そして「起動しない」というトラブルの可能性がめっぽう低いことも魅力です。
エンジン式のスターターロープを引くことのしんどさは、辛い時ほど身に沁みますよね。
暑い日に疲れた体で、引けども引けども起動しないなんて時は、それはもう・・・。
⑤メンテナンスが簡単
エンジン式だと、エアクリーナーやプラグなどの掃除が必須ですが、バッテリー式はガイドバー周辺の切り屑掃除と刃を研ぐだけで済みます。

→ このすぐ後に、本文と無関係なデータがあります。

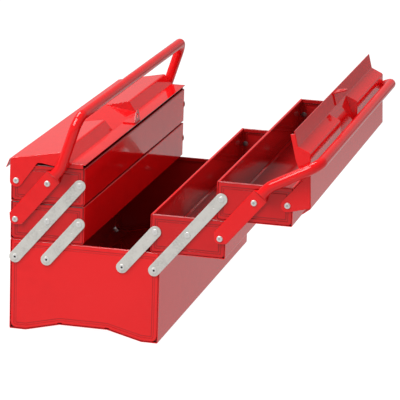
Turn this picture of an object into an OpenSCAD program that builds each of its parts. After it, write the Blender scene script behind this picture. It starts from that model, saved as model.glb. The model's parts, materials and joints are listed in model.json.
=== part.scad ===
// Cantilever tool box: a deep base, two banks of two trays that swing out on flat links,
// a lid on each upper tray, and a bent tube handle on each bank that is also a link.
// X runs across the box, Y along it, Z up. All sizes are in millimetres.

/* [Box] */
// Length of the box along the handles
box_l = 508; // [380:1:620]
// Width of the closed box
box_w = 200; // [180:1:240]
// Height of the base up to its rim
base_h = 121; // [100:1:150]
// Sheet thickness of the base
base_t = 1.2; // [1:0.1:1.6]
// Gap between the two banks when both are closed
bank_gap = 3; // [2:0.5:6]

/* [Underside] */
// Width of each long foot pressed along the lower edges
foot_w = 22; // [16:1:28]
// Width of the slope between a foot and the raised floor
ramp_w = 46; // [36:1:52]
// Height of the raised floor above the feet
arch_h = 11.3; // [6:0.1:16]

/* [Trays] */
// Height from one tray to the next
tray_pitch = 50.8; // [46:0.1:58]
// Sheet thickness of the trays
tray_t = 1; // [0.8:0.1:1.3]
// Gap between a tray and the rim below it
stack_gap = 0.4; // [0.3:0.05:0.8]
// Bevel of a tray's lower edge on the centre side
tray_bevel = 4; // [2:0.5:8]
// Thickness of the folded hem along each rim
hem_t = 2.6; // [2.2:0.1:3.4]
// Depth of the folded hem along each rim
hem_h = 5; // [3.5:0.5:8]

/* [End panels] */
// Depth of the flange that an end panel folds inwards
flange_d = 8; // [5:0.5:14]
// Seam between an end panel and the sheet round it
seam = 0.1; // [0.05:0.05:0.3]
// Distance of the pressed bead from the panel's edge
bead_in = 5.6; // [4:0.2:8]
// Width of the pressed bead
bead_w = 2.6; // [1.6:0.2:4]
// Depth of the pressed bead
bead_d = 0.5; // [0.3:0.05:0.6]
// Side of the small relief notch at a panel's lower corners
notch = 2.4; // [1.6:0.2:3.4]

/* [Linkage] */
// Clearance between the two banks' links along the centre line
link_clear = 0.2; // [0.1:0.05:0.6]
// Distance of the outer pivots from the outer wall
pivot_side = 7; // [7:0.1:9]
// Distance of each pivot below its rim
pivot_drop = 23; // [18:0.5:28]
// Width of the flat links
link_w = 15.6; // [12:0.1:16]
// Thickness of the flat links
link_t = 1.6; // [1.2:0.1:2.4]
// Standing gap between an end panel and the link on it
seat_gap = 0.5; // [0.3:0.05:0.8]
// Running gap of a turning piece between its seat and its rivet head
run_gap = 0.1; // [0.05:0.05:0.2]
// Radial clearance of a turning piece on its rivet
run_fit = 0.08; // [0.03:0.01:0.1]

/* [Rivets] */
// Diameter of the rivet shanks
rivet_d = 5; // [4:0.1:6]
// Diameter of the rivet heads
head_d = 8; // [7:0.1:9]
// Height of the domed rivet heads on the handles and lids
head_h = 1.8; // [1.2:0.1:2.4]
// Height of the low rivet heads on the links
link_head_h = 0.8; // [0.5:0.1:1.4]
// Height of the closing heads inside the box
tail_h = 1.5; // [1:0.1:2.2]

/* [Handles] */
// Diameter of the handle tube
tube_d = 14; // [12:0.5:16]
// Width of the flattened tube ends
strap_w = 22; // [18:0.5:23]
// Thickness of the flattened tube ends
strap_t = 3; // [2.4:0.1:3.6]
// Length of flattened tube beyond the upper rivet
strap_run = 11; // [9:0.5:13]
// Length over which the tube goes from flat to round
swage_l = 8; // [6:0.5:11]
// Clearance between the round tube and the pieces that it passes
tube_clear = 1.8; // [1.2:0.1:2.5]
// Distance from the upper rivet to the bend of the leg
knee_out = 32; // [28:1:38]
// Angle of the bend in the leg
knee_angle = 22.5; // [16:0.5:26]
// Radius of the bend in the leg
knee_r = 30; // [20:1:38]
// Gap along the leg between the open lid's roof and the grip
grip_gap = 7; // [6.5:0.5:10]
// Radius of the corner between leg and grip
corner_r = 19; // [14:0.5:19]

/* [Lids] */
// Thickness of the lid sheet
lid_t = 1; // [0.8:0.1:1.3]
// Height of the lid's flat edge above the tray rim
lid_rise = 5.6; // [4.5:0.1:8]
// Distance from the centre line to the lid's edge
lid_in = 1; // [0.8:0.1:2]
// Depth of the turned edge along the centre side
edge_h = 3; // [2:0.1:4]
// Width of the flat flange along the centre side
flange_w = 20; // [18:0.5:24]
// Width of the steep face beside the flange
face_w = 11; // [8:0.5:15]
// Height of the crest above the flange
crest_h = 14; // [8:0.5:18]
// Overhang of the lid's outer corner beyond the tray wall
eave = 2; // [1.5:0.1:4]
// Sideways reach of the sloping lip under the outer corner
lip_out = 5; // [3:0.5:7]
// Depth of the sloping lip under the outer corner
lip_h = 12; // [8:0.5:14]
// Half the length of the valley where it meets the flange
valley_foot = 56; // [40:1:80]
// Half the gap between the two crests
valley_crest = 60; // [44:1:84]
// Half the length of the valley's outer end
valley_end = 48; // [32:1:70]
// Width of the valley's floor
valley_w = 38; // [26:1:50]
// Gap between a lid's end plate and the end panel
ear_gap = 0.4; // [0.3:0.05:0.8]
// Depth of the end plate below the tray rim
skirt_lap = 0.6; // [0.2:0.1:2]
// Radius of the ear round the lid's pivot
ear_r = 8.5; // [7.5:0.1:9.5]
// Slant of the ear's inner side from upright
ear_slant = 35; // [25:1:45]
// Angle through which a lid opens
lid_angle = 76; // [60:1:77]

/* [Hasps] */
// Thickness of the hasp plate
hasp_t = 1.6; // [1.2:0.1:2.2]
// Width of the hasp along the lid
hasp_w = 26; // [20:1:34]
// Length of the hasp's foot across the flange
hasp_foot = 17; // [12:0.5:18]
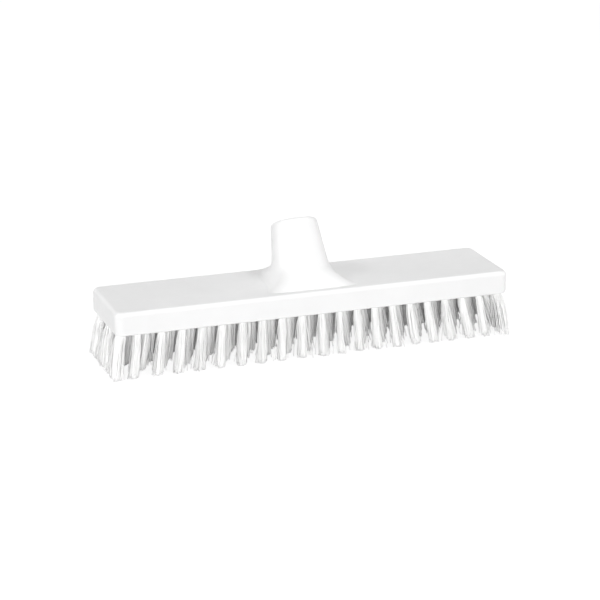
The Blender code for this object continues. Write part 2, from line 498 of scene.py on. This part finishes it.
@dataclass(frozen=True)
class FilamentWhite:
    """Stiff white polyester filament, a little uneven from bristle to bristle."""

    tint: Place = (0.950, 0.950, 0.946)
    roughness: Span = (0.28, 0.42)
    strand_tones: Span = (0.97, 1.01)
    streaks: Pattern = Pattern(700.0, 2.0)
    streak_tone: float = 0.04
    cut_band: Span = (0.965, 0.995)
    cut_shade: float = 0.24
    cut_roughness: float = 0.25
    ripple: Pattern = Pattern(1600.0, 1.0)
    ripple_height: float = 0.00003
    ripple_share: float = 0.5

    def make(self) -> bpy.types.Material:
        """Builds the material.

        Returns:
            The finished material.
        """
        material, nodes, shader = new_finish("white_polyester_filament")
        place = nodes.add("ShaderNodeTexCoord", {}).outputs["Object"]
        tone, run = (
            nodes.add("ShaderNodeAttribute", {}, attribute_name=name).outputs["Fac"]
            for name in (TONE_ATTRIBUTE, RUN_ATTRIBUTE)
        )
        streaks, ripple = nodes.noise(place, self.streaks), nodes.noise(place, self.ripple)
        cut_end = nodes.between(run, self.cut_band, ZERO_TO_ONE)
        shade = nodes.between(tone, ZERO_TO_ONE, self.strand_tones)
        shade = nodes.more(shade, nodes.math("SUBTRACT", streaks, NOISE_MIDDLE), self.streak_tone)
        rough = nodes.between(streaks, NOISE_BAND, self.roughness)
        nodes.feed(shader, {
            "Base Color": nodes.grey(nodes.less(shade, cut_end, self.cut_shade), self.tint),
            "Roughness": nodes.more(rough, cut_end, self.cut_roughness),
            "Normal": nodes.bump(ripple, self.ripple_height, self.ripple_share),
            "IOR": 1.55,
        })
        return material


# ---- moulding


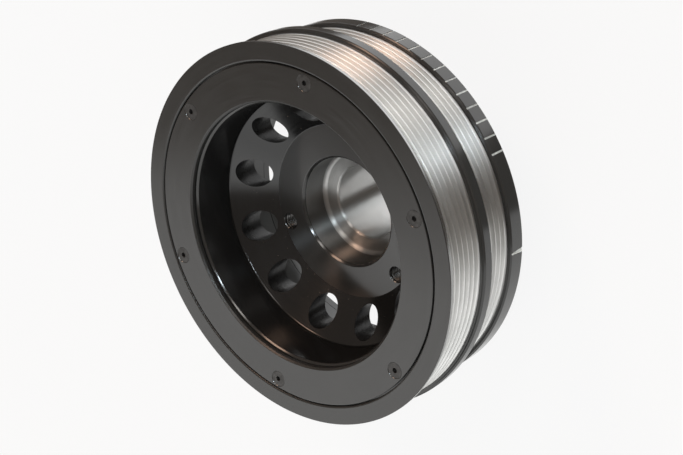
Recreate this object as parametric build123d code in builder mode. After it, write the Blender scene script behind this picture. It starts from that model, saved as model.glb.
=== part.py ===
from build123d import *
import os
from math import radians, tan

# Harmonic balancer for a V8 engine, in millimetres.
# Z is the crankshaft's axis and +Z points to the front of the engine. The part stands on the rear end of
# its sleeve, at Z = 0. Angles are measured about Z, from +X, where the timing notch is.

# Inertia ring, outside
flange_r = 96.0             # front flange and middle land
flange_width = 2.0          # flat on the front flange's edge
main_crest_drop = 2.25      # crests of the front pulley below the flange
main_groove_count = 6
land_shoulder = 2.0         # flat between the last groove and the land
land_width = 6.0
second_crest_drop = 5.2     # crests of the rear pulley below the land
second_groove_count = 4
second_front_shoulder = 3.1
second_rear_shoulder = 2.1
timing_drop = 3.0           # timing band below the flange
timing_width = 9.35
band_chamfer = 0.7          # on the edges of the land and the timing band
edge_break = 0.3            # small chamfer on the other turned corners

# Belt grooves
groove_pitch = 3.56
groove_depth = 2.7
groove_mouth = 2.86
groove_angle = 40.0

# Timing lines and notch
line_count = 13
line_start_angle = 30.0
line_step_angle = 5.0
line_width = 0.9
line_depth = 0.35
line_margin = 0.5           # plain metal left at each end of a line
notch_width = 2.6           # at the ring's rear face
notch_depth = 1.0
notch_taper = 0.35          # the notch's size at its front end, as a part of its size at the rear

# Inertia ring, inside
ring_face_width = 9.5       # front face, from the flange's edge to the recess for the plate
recess_fillet = 0.9         # rounded mouth of the recess
ring_wall = 11.4            # floor of the recess, from its wall to the ring's bore
lip_thickness = 4.4         # lip at the rear that traps the hub's rim
lip_overlap = 3.3           # how far the lip reaches over the rim
lip_chamfer = 0.9
rubber_thickness = 3.3

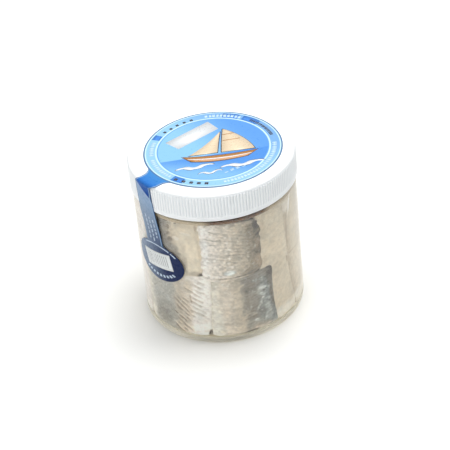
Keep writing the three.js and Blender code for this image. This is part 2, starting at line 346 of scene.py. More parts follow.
@dataclass
class Shader:
    """A material's or a group's node tree, with short calls to add nodes to it."""

    tree: NodeTree

    def node(self, kind: str, **settings: object) -> Node:
        """Adds a node.

        Args:
            kind: The node's type.
            settings: Properties to set on it.

        Returns:
            The new node.
        """
        node = self.tree.nodes.new(kind)
        for name, value in settings.items():
            setattr(node, name, value)
        return node

    def feed(self, socket: NodeSocket, source: object) -> None:
        """Links a source to a socket, or sets the socket to a plain value."""
        if isinstance(source, NodeSocket):
            self.tree.links.new(source, socket)
        else:
            socket.default_value = source

    def fill(self, node: Node, *sources: object) -> Node:
        """Feeds a node's first inputs in their order, and returns the node."""
        for socket, source in zip(node.inputs, sources):
            self.feed(socket, source)
        return node

    def give(self, node: Node, **sources: object) -> Node:
        """Feeds a node's inputs by their names, with _ for a space, and returns the node."""
        for name, source in sources.items():
            self.feed(node.inputs[name.replace("_", " ")], source)
        return node

    def math(self, operation: str, *inputs: object, clamp: bool = False) -> NodeSocket:
        """The result of a Math node of up to three inputs."""
        node = self.node("ShaderNodeMath", operation=operation, use_clamp=clamp)
        return self.fill(node, *inputs).outputs[0]

    def mix(self, share: object, low: object, high: object, blend: str = "MIX") -> NodeSocket:
        """Mixes two colours.

        Args:
            share: How much of the second there is.
            low: The first colour.
            high: The second colour.
            blend: How they are mixed.

        Returns:
            The mixed colour.
        """
        node = self.node("ShaderNodeMix", data_type="RGBA", blend_type=blend, clamp_factor=True)
        self.feed(node.inputs[0], share)
        self.feed(node.inputs[6], low)
        self.feed(node.inputs[7], high)
        return node.outputs[2]

    def blend(self, share: object, low: NodeSocket, high: NodeSocket) -> NodeSocket:
        """A mix of two surfaces: low where the share is 0, high where it is 1."""
        return self.fill(self.node("ShaderNodeMixShader"), share, low, high).outputs[0]

    def step(
        self, value: object, low: float, high: float, to_low: float = 0.0, to_high: float = 1.0
    ) -> NodeSocket:
        """A smooth change from to_low to to_high as the value goes from low to high."""
        node = self.node("ShaderNodeMapRange", interpolation_type="SMOOTHSTEP")
        return self.fill(node, value, low, high, to_low, to_high).outputs[0]

    def band(self, value: object, low: float, high: float, soft: float) -> NodeSocket:
        """Marks a band.

        Args:
            value: The value to test.
            low: Where the band starts.
            high: Where it ends.
            soft: How far its borders fade to both sides.

        Returns:
            1 in the band and 0 outside it.
        """
        inside = self.step(value, low - soft, low + soft)
        outside = self.step(value, high - soft, high + soft)
        return self.math("SUBTRACT", inside, outside, clamp=True)

    def uneven(self, cloud: object, low: float, high: float) -> NodeSocket:
        """A value that wanders between low and high with a noise, whose values lie about 0.3 to 0.7."""
        return self.step(cloud, 0.3, 0.7, low, high)

    def noise(self, place: object, scale: float, detail: float = 2.0, roughness: float = 0.5) -> NodeSocket:
        """The value of a noise texture, from 0 to 1."""
        node = self.node("ShaderNodeTexNoise")
        return self.give(node, Vector=place, Scale=scale, Detail=detail, Roughness=roughness).outputs["Fac"]

    def place(self) -> NodeSocket:
        """Object coordinates."""
        return self.node("ShaderNodeTexCoord").outputs["Object"]

    def split(self, vector: NodeSocket) -> tuple[NodeSocket, ...]:
        """The x, y and z of a vector."""
        return tuple(self.fill(self.node("ShaderNodeSeparateXYZ"), vector).outputs)

    def flat(self) -> NodeSocket:
        """The piece's own UV map, in millimetres."""
        return self.node("ShaderNodeUVMap", uv_map="flat").outputs[0]

    def attribute(self, name: str, output: str = "Fac") -> NodeSocket:
        """A mesh attribute, as a number or, with output Color, as a colour."""
        return self.node("ShaderNodeAttribute", attribute_name=name).outputs[output]

    def ramp(self, value: object, tones: Ramp, reach: float, unit: float = 1.0) -> NodeSocket:
        """A colour ramp over a distance.

        Args:
            value: The distance.
            tones: Distances in millimetres and display colours, in order.
            reach: The ramp's length in millimetres.
            unit: What a millimetre is in the value's own unit.

        Returns:
            The ramp's colour.
        """
        node = self.node("ShaderNodeValToRGB")
        while len(node.color_ramp.elements) < len(tones):
            node.color_ramp.elements.new(0.5)
        for element, (distance, colour) in zip(node.color_ramp.elements, tones):
            element.position = distance / reach
            element.color = srgb(*colour)
        self.feed(node.inputs[0], self.math("DIVIDE", value, reach * unit))
        return node.outputs[0]

    def bump(self, height: object, distance: float, strength: float = 1.0) -> NodeSocket:
        """A normal bent by a height, whose full step is distance in metres."""
        node = self.node("ShaderNodeBump")
        return self.give(node, Height=height, Distance=distance, Strength=strength).outputs[0]

    def group(self, group: NodeTree, **inputs: object) -> Node:
        """Places a shared group and feeds its inputs by name, with _ for a space."""
        return self.give(self.node("ShaderNodeGroup", node_tree=group), **inputs)

    def mottled(
        self, shader: Node, mottle: NodeTree, colour: object, scale: float, amount: float, gloss: Pair
    ) -> None:
        """Gives a shader a mottled colour, and a roughness that goes with the same blots.

        Args:
            shader: The Principled node.
            mottle: The shared group.
            colour: The colour.
            scale: How fine the blots are.
            amount: How far they change the colour.
            gloss: The least and the greatest roughness.
        """
        blots = self.group(mottle, Color=colour, Scale=scale, Amount=amount)
        roughness = self.uneven(blots.outputs["Height"], *gloss)
        self.give(shader, Base_Color=blots.outputs["Color"], Roughness=roughness)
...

「エンジンの音がいいし、いじるのが楽しいんだよ~」という人もいますが、やはりエンジンものを扱うこと自体、一般的には敷居が高い行為でしょう。
⑥バッテリーならではの扱いやすさ
ガソリンの匂いが好きで好きでたまらなくって、それでご飯が食べれます!なんて人はいないと思います(笑)
臭くない、汚れないのは嬉しいですよね。
混合油をつくる必要が無く、家で簡単に充電できるのもメリットです。
混合油をつくるのは意外と手間がかかります。
ガソリンスタンドで署名して購入して、エンジンオイルと混ぜて・・・なんて手間は無いほうがいいですよね。
他にも、
・混合油と違って安全に長期保管できる
・防水バッテリーなら、雨天でも交換しやすい(混合油だと補給時に雨水が入ってしまう)
というバッテリーならではのメリットがあります。
⑦バッテリーが使いまわせる
同じメーカーであればチェーンソーだけではなく、ドライバードリルや丸ノコなどの様々な工具にバッテリーが使いまわせます。
ライトや掃除機、クーラーボックスなどもありますから、DIYだけではなく日常生活、アウトドア、防災用品としても利用できます。
これなら「バッテリーは高い」というデメリットも覆せるのではないでしょうか。
まとめ:こんな場合は●●式チェーンソーがおすすめ
以上をふまえて各チェーンソーが、どんな人や状況に合っているのかまとめてみましょう。
(エンジン式がおすすめ)
・太い木を沢山伐る
・使用頻度が高い
・車で入れない遠めの場所で作業する
・街中では使用しない
・エンジンやガソリンの取り扱いに慣れている
(バッテリー式チェーンソーがおすすめ)
・細めの木を伐ることが多く、作業量は少ない
・使用頻度が低い
・街中で使用することが多い
・エンジンなど機械の扱いが苦手
・チェーンソーと同じメーカーのバッテリー式工具を持っている
どんな道具もメリットデメリットがあって当然。
そこを理解してうまく使えば「適した道具」になってくれます。
ここまで読んでいただいた皆さまが、ご自分に適したチェーンソーを選ばれることをお祈りしております!